TASK GOAL: Can the data below be echoed back word for word?

CAD and scene scripts:
● ● ●
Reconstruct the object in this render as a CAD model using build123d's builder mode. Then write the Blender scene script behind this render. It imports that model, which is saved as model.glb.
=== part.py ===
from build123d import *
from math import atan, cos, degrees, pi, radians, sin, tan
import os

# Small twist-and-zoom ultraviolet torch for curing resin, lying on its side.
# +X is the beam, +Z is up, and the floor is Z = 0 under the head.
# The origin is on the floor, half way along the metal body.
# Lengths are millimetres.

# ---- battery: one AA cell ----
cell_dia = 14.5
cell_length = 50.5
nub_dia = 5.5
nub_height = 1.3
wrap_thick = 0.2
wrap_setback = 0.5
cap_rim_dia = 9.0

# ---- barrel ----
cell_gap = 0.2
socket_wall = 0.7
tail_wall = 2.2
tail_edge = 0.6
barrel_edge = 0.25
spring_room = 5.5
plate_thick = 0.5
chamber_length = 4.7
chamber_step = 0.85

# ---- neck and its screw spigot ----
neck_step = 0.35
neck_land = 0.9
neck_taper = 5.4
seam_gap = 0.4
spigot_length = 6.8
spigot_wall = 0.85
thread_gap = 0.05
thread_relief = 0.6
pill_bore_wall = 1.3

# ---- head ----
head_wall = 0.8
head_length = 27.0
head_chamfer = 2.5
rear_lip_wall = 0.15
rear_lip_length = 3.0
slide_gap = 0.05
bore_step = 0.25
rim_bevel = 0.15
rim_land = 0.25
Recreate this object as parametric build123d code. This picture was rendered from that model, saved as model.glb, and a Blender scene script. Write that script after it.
● ● ●
SOLUTION FOR THIS EXERCISE:
Reconstruct the object in this render as a CAD model using build123d's builder mode. Then write the Blender scene script behind this render. It imports that model, which is saved as model.glb.
=== part.py ===
from build123d import *
from math import atan, cos, degrees, pi, radians, sin, tan
import os

# Small twist-and-zoom ultraviolet torch for curing resin, lying on its side.
# +X is the beam, +Z is up, and the floor is Z = 0 under the head.
# The origin is on the floor, half way along the metal body.
# Lengths are millimetres.

# ---- battery: one AA cell ----
cell_dia = 14.5
cell_length = 50.5
nub_dia = 5.5
nub_height = 1.3
wrap_thick = 0.2
wrap_setback = 0.5
cap_rim_dia = 9.0

# ---- barrel ----
cell_gap = 0.2
socket_wall = 0.7
tail_wall = 2.2
tail_edge = 0.6
barrel_edge = 0.25
spring_room = 5.5
plate_thick = 0.5
chamber_length = 4.7
chamber_step = 0.85

# ---- neck and its screw spigot ----
neck_step = 0.35
neck_land = 0.9
neck_taper = 5.4
seam_gap = 0.4
spigot_length = 6.8
spigot_wall = 0.85
thread_gap = 0.05
thread_relief = 0.6
pill_bore_wall = 1.3

# ---- head ----
head_wall = 0.8
head_length = 27.0
head_chamfer = 2.5
rear_lip_wall = 0.15
rear_lip_length = 3.0
slide_gap = 0.05
bore_step = 0.25
rim_bevel = 0.15
rim_land = 0.25
Recreate this object as parametric build123d code. This picture was rendered from that model, saved as model.glb, and a Blender scene script. Write that script after it.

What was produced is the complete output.